*Task to complete*: Give back the lines exactly, from the first one to the line with "points[:, Z] -= upper", both ends included.
-- begin --
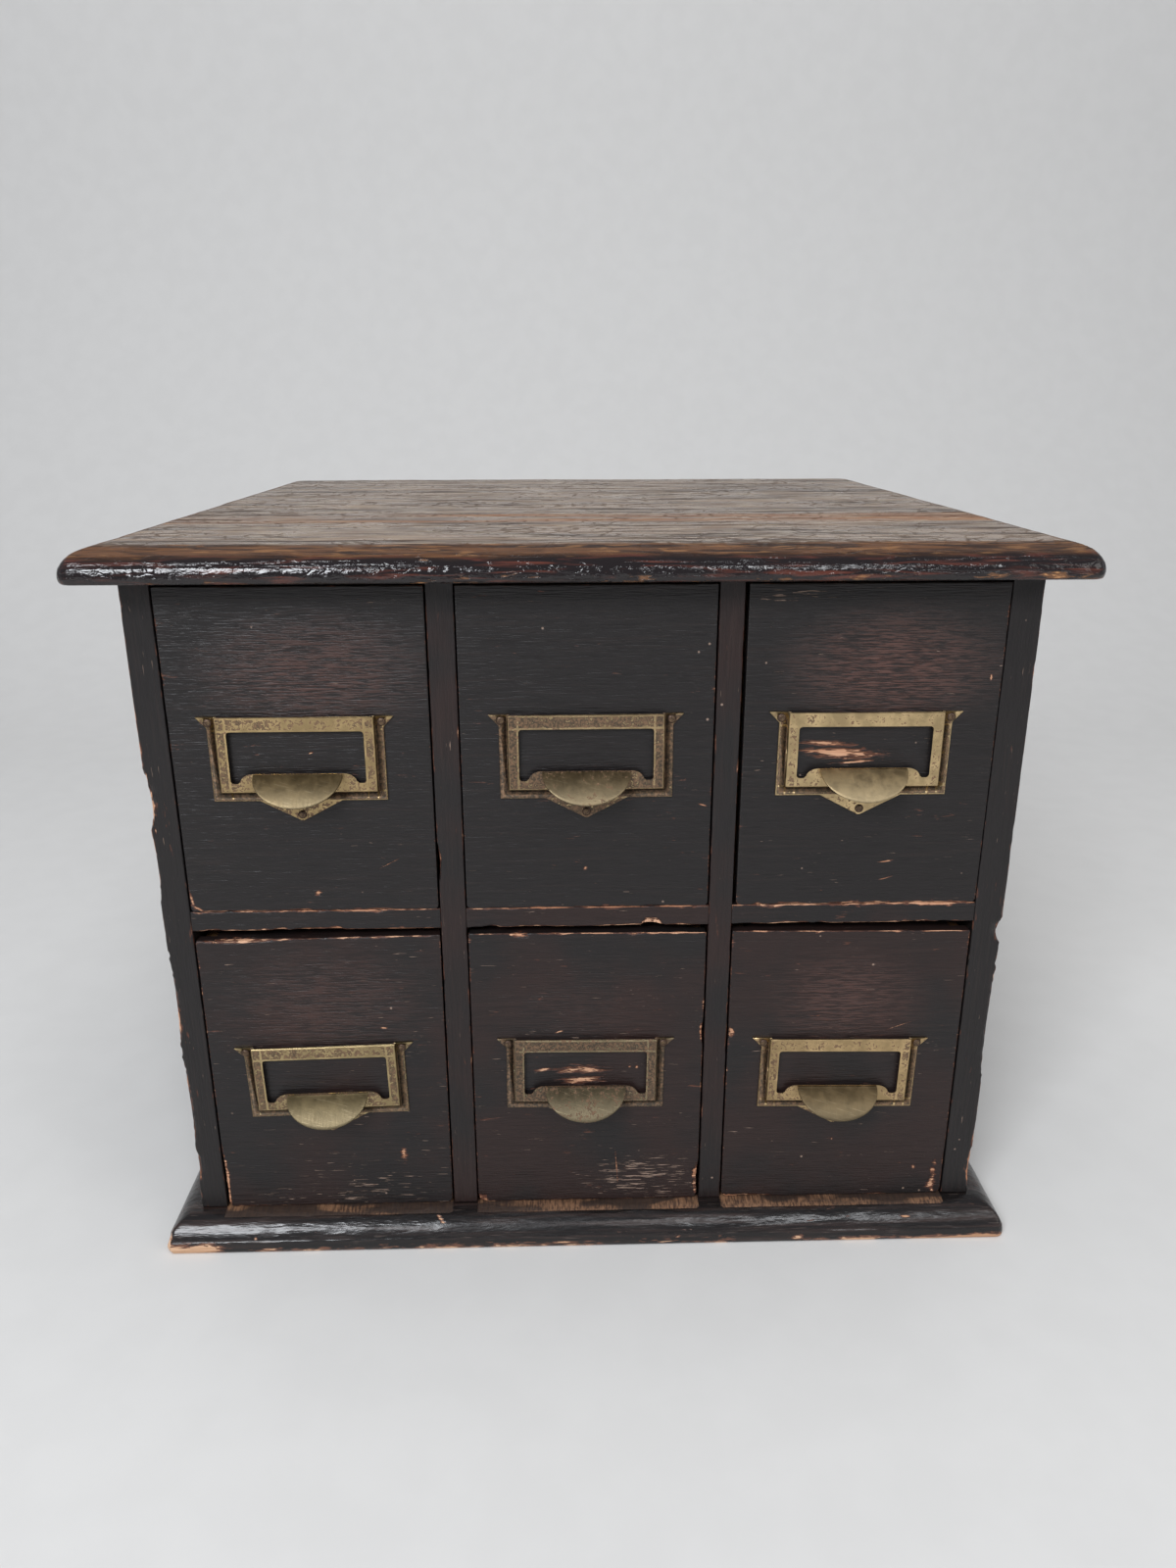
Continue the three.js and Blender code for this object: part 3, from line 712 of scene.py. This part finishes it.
def make_top():
    corners = [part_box(node) for node in TOP_PLANKS]
    slab_low = np.min([low for low, high in corners], axis=0)
    slab_high = np.max([high for low, high in corners], axis=0)
    thickness = slab_high[Z] - slab_low[Z]
    profile = edge_profile(TOP_MOULDING, thickness, 3 * MM)
    joints = [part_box(node)[0][Y] for node in TOP_PLANKS[1:]]
    finish = top_finish("top_varnish", 21, [joints[0] + behind for behind in TOP_STRIPE])
    for node in TOP_PLANKS:
        flat, points, quads, along = moulded_slab(
            node, (slab_low, slab_high), profile, (3, 3), TOP_CORNER, node == TOP_PLANKS[0])
        upper = smooth(0.4, 0.7, (flat[:, Z] - slab_low[Z]) / thickness)
        lumps = noise(points, (26, 26, 26), 3) + 0.5 * noise(points, (7, 7, 7), 4)
        points[:, Z] -= 0.35 * MM * upper * lumps * (along > 0.3)
        to_joint = np.min([np.abs(points[:, Y] - joint) for joint in joints], axis=0)
        gap = noise(points * (1, 0, 0), 60, 8)
        points[:, Z] -= upper * MM * (0.2 + 0.4 * gap) * smooth(0.7 * MM, 0, to_joint)

        moulding = np.clip((1 - along) * 2.3, 0, 2) * (along < 0.999)
        front = points[:, Y] < slab_low[Y] + 8 * MM
        arris = smooth(0.7, 0.84, along) * smooth(1, 0.92, along)
        ridge = (np.abs(points[:, Y] - joints[0]) < 0.5 * MM) * upper
        rough = noise(points, (13, 5, 5), 5)
        worn = [0.4 * arris * smooth(0.3, 0.7, rough),
                0.5 * smooth(0.16, 0.02, along) * smooth(0.35, 0.65, rough),
                ridge * 0.9 * smooth(0.3, 0.6, noise(points * (1, 0, 0), 25, 9))]
        for x, size in TOP_CHIPS:
            away = np.hypot((points[:, X] - x * MM) / (size * MM), (along - 0.1) / 0.09)
            worn.append(0.72 * smooth(1.2, 0.3, away) * front)
        piece = make_object(
            f"{node}_board", points, quads, [finish], wear=np.max(worn, axis=0), moulding=moulding)
        stand_for(piece, node, "case")


BASE_NOSE = 14.5 * MM
BASE_CORNER = 4 * MM
BASE_MARKS = ((-76, 14, 2.4, 0.7, -30), (-82, 16, 3, 0.4, 0), (-100, 16.5, 2, 0.4, 0), (-12, 3, 7, 0.7, 0),
              (46, 5, 2, 0.7, 20), (108, 3.4, 4, 1.6, 0), (164, 12, 3, 0.5, 0), (-170, 8, 1, 0.7, 0))


def track_places(points, high):
    """Where the drawers have rubbed the base's top, from 0 to 1."""
    case_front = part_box("side_left")[0][Y]
    tracks = np.zeros(len(points))
    for bay in ("left", "centre", "right"):
        left, right = (corner[X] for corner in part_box(f"shelf_{bay}"))
        across = smooth(-1, 1.5, (points[:, X] - left) / MM) * smooth(-1, 1.5, (right - points[:, X]) / MM)
        tracks = np.maximum(tracks, across)
    ragged = 2.5 * noise(points, (12, 12, 12), 8)
    behind = smooth(-10.5, -8, (points[:, Y] - case_front) / MM + ragged - 1)
    return tracks * behind * (points[:, Z] > high[Z] - 1.5 * MM)


def make_base():
    low, high = (np.array(corner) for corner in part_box("base_board"))
    profile = edge_profile(BASE_NOSE, high[Z] - low[Z], 2.5 * MM)
    flat, points, quads, _ = moulded_slab(
        "base_board", (low, high), profile, (2.2, 4), BASE_CORNER, True)
    wavy = noise(points, (34, 20, 20), 6) + 0.5 * noise(points, (9, 9, 9), 7)
    points[:, Z] -= 0.5 * MM * wavy * (flat[:, Z] > high[Z] - 1e-6)
    tracks = track_places(points, high)

    height = (points[:, Z] - low[Z]) / MM
    front = points[:, Y] < low[Y] + 9 * MM
    from_left = (points[:, X] - low[X]) / MM
    from_right = (high[X] - points[:, X]) / MM
    broken = smooth(5, 1, from_left) * front * smooth(13, 9, height)
    worn = [0.8 * smooth(6, 1, height) * smooth(0.2, 0.6, noise(points, (22, 9, 9), 9)),
            1.4 * front * smooth(9, 2, height) * smooth(40, 16, from_left),
            1.3 * front * smooth(4.5, 1, height) * smooth(66, 40, from_right),
            1.4 * broken]
    wear = np.where(flat[:, Z] < low[Z] + 1e-6, 1.2, np.max(worn, axis=0))
    points[:, X] += 1.6 * MM * broken * noise(points, (3, 3, 3), 10)
    finish = base_finish("base_gloss", 31, [(x, low[Z] / MM + z, *rest) for x, z, *rest in BASE_MARKS])
    piece = make_object("base_board_bullnosed", points, quads, [finish], wear=wear, tracks=tracks)
    stand_for(piece, "base_board", "case")


# ---- drawer fronts

# Each drawer's look: how brown its stain is, its brass (colour, patina, shine of the hood) and how
# hard its arrises are worn. Places are in millimetres from the front's lower left corner: rubs and
# scuffs are (x, z, half width, half height, strength), and marks of bare wood (x, z, half width,
# half height, slope in degrees).
WORN_ARRISES = ("under", "left", "right", "top")
DRAWER_LOOKS = {
    "upper_left": dict(
        brownness=0.1, brass=(srgb(160, 138, 100), 0.0, 1.0), scuffed=0.25,
        rubs=[(66, 114, 38, 20, 0.65)],
        marks=[(62, 77.6, 1.4, 0.4, 20), (3, 2, 4, 0.6, -30), (1, 6, 0.7, 4, 10), (94, 23.4, 5.5, 0.12, 28),
               (60, 9, 1.6, 1.1, 50)],
        worn=(0.75, 0.28, 0.3, 0.25)),
    "upper_centre": dict(
        brownness=0.05, brass=(srgb(152, 132, 100), 0.26, 1.2), scuffed=0.2,
        marks=[(110, 51, 2.4, 0.4, -20), (56, 20, 1.2, 0.7, 30)],
        worn=(0.6, 0.28, 0.36, 0.25)),
    "upper_right": dict(
        brownness=0.05, brass=(srgb(176, 154, 116), -0.2, 1.7), scuffed=0.3,
        rubs=[(66, 115, 36, 20, 0.95)], scuffs=[(18, 147, 18, 4, 0.2)],
        marks=[(44, 75.4, 19, 2.6, -3), (38, 80, 12, 1.3, -2), (52, 71, 9, 0.6, 4), (70, 21.7, 3.4, 0.4, 8),
               (70.5, 13, 3, 0.35, 15), (110, 110, 0.5, 1.6, 0)],
        worn=(0.8, 0.25, 0.42, 0.35)),
    "lower_left": dict(
        brownness=0.62, brass=(srgb(158, 140, 104), 0.06, 0.8), scuffed=0.5,
        rubs=[(60, 118, 40, 24, 0.35)], scuffs=[(60, 10, 60, 16, 0.07)],
        marks=[(92, 31, 1.7, 3.8, 0), (86.3, 104.3, 1.6, 0.5, 0)],
        worn=(0.8, 0.5, 0.4, 0.75)),
    "lower_centre": dict(
        brownness=0.72, brass=(srgb(140, 126, 100), 0.36, 0.85), scuffed=0.5,
        rubs=[(56, 112, 30, 22, 0.15)], scuffs=[(84, 14, 32, 14, 0.185)],
        marks=[(53, 79, 11.5, 2.3, 0), (53.5, 72.8, 10.5, 1.9, 2), (35, 79, 3.6, 1, 6),
               (71.8, 20, 0.3, 10, 4), (43, 100.6, 2.4, 0.4, 20), (78, 80, 0.7, 0.6, 0),
               (81.5, 79.8, 0.8, 0.8, 0)],
        worn=(0.75, 0.42, 0.5, 0.8)),
    "lower_right": dict(
        brownness=0.68, brass=(srgb(170, 146, 108), -0.12, 0.8), scuffed=0.4,
        rubs=[(58, 116, 28, 20, 0.6)],
        marks=[(85, 101, 7.5, 0.12, 20), (56, 35, 0.6, 0.6, 0), (100, 16.5, 1, 1.4, 20),
               (110, 5, 3, 2, 35)],
        worn=(0.6, 0.45, 0.5, 0.75)),
}
FRONT_CHIPS = {
    "lower_centre": [((114, 0, 100), (1.6, 3, 6), 1.2, 0.9), ((114, 0, 12), (3, 4, 11), 1.5, 0.85),
                     ((25, 0, 154), (5, 3, 1.6), 1, 1), ((2, 0, 2), (4, 3, 4), 0.9, 1)],
    "lower_left": [((0, 0, 14), (2, 3, 18), 1.0, 1), ((118, 0, 6), (2, 3, 12), 0.9, 1),
                   ((20, 0, 154), (22, 3, 1.2), 0.8, 0.9)],
    "lower_right": [((0, 0, 98.7), (3.2, 3, 3.6), 1.8, 1), ((10, 0, 0), (16, 3, 1.4), 0.7, 0.9),
                    ((111, 0, 10), (1.8, 3, 12), 0.9, 0.9)],
    "upper_left": [((0, 0, 111.6), (2.2, 2, 0.8), 0.9, 0.3)],
}
REBATE_SHARE = 0.5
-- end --
*The solution*:
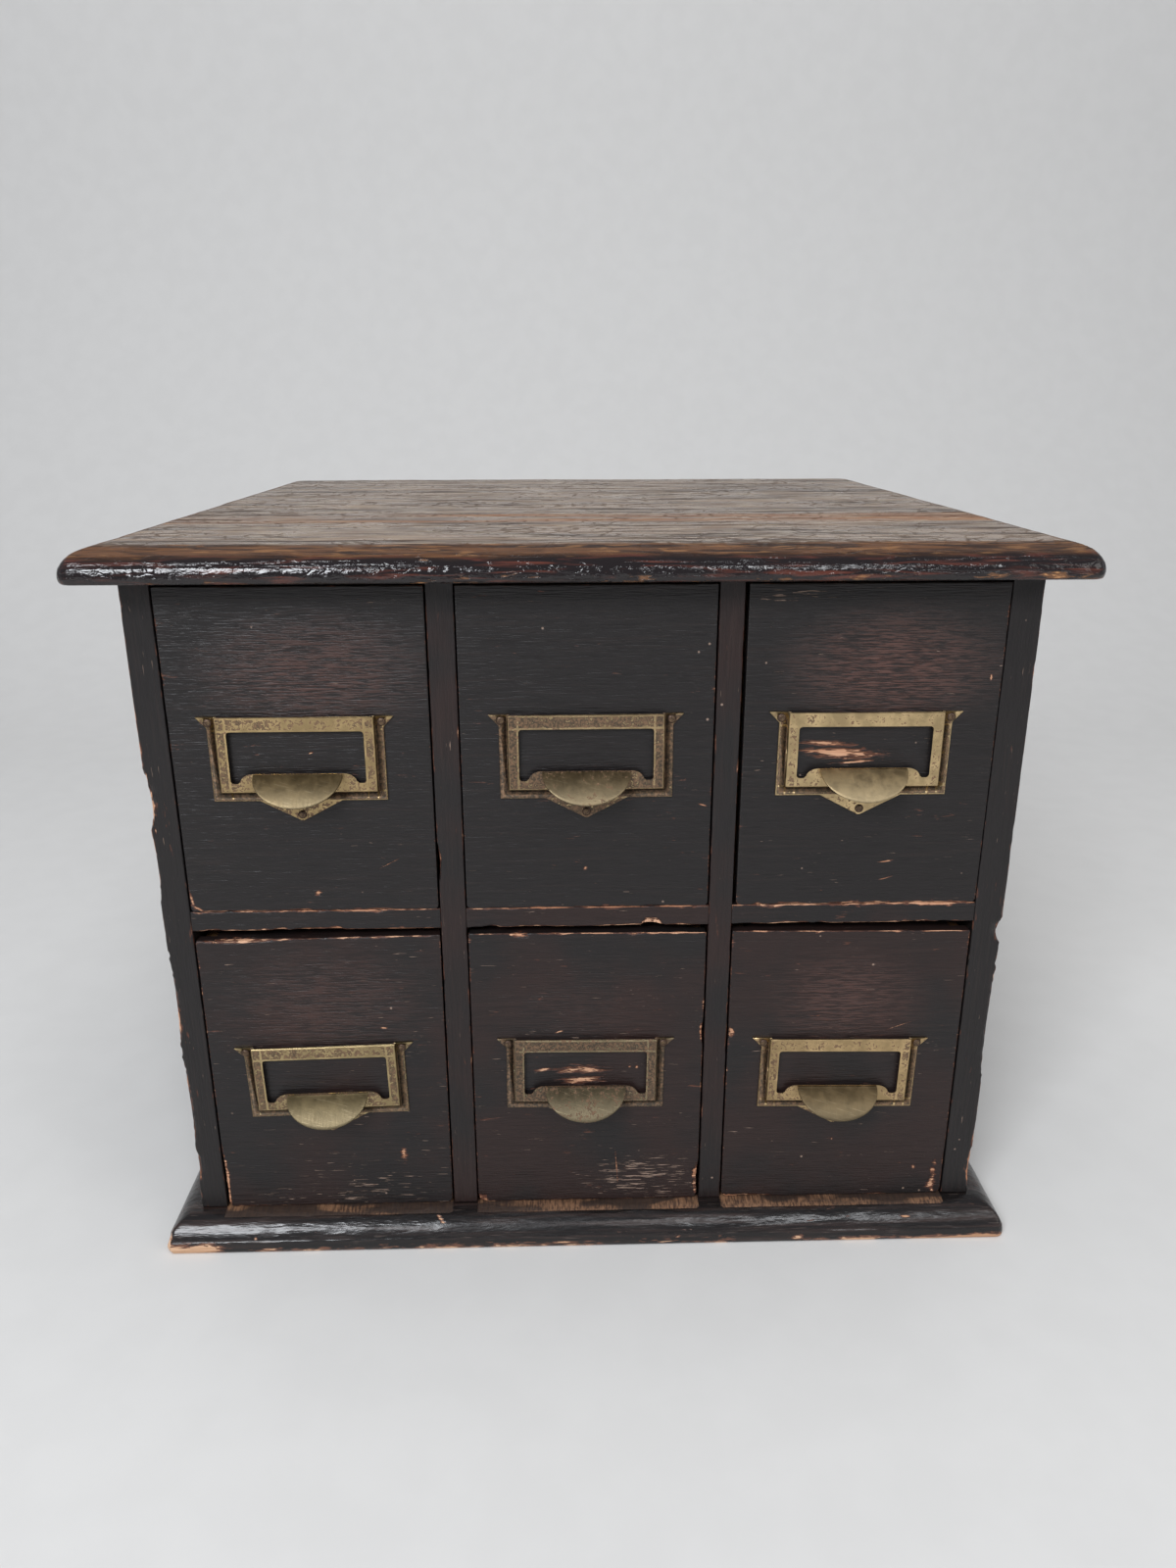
Continue the three.js and Blender code for this object: part 3, from line 712 of scene.py. This part finishes it.
def make_top():
    corners = [part_box(node) for node in TOP_PLANKS]
    slab_low = np.min([low for low, high in corners], axis=0)
    slab_high = np.max([high for low, high in corners], axis=0)
    thickness = slab_high[Z] - slab_low[Z]
    profile = edge_profile(TOP_MOULDING, thickness, 3 * MM)
    joints = [part_box(node)[0][Y] for node in TOP_PLANKS[1:]]
    finish = top_finish("top_varnish", 21, [joints[0] + behind for behind in TOP_STRIPE])
    for node in TOP_PLANKS:
        flat, points, quads, along = moulded_slab(
            node, (slab_low, slab_high), profile, (3, 3), TOP_CORNER, node == TOP_PLANKS[0])
        upper = smooth(0.4, 0.7, (flat[:, Z] - slab_low[Z]) / thickness)
        lumps = noise(points, (26, 26, 26), 3) + 0.5 * noise(points, (7, 7, 7), 4)
        points[:, Z] -= 0.35 * MM * upper * lumps * (along > 0.3)
        to_joint = np.min([np.abs(points[:, Y] - joint) for joint in joints], axis=0)
        gap = noise(points * (1, 0, 0), 60, 8)
        points[:, Z] -= upper * MM * (0.2 + 0.4 * gap) * smooth(0.7 * MM, 0, to_joint)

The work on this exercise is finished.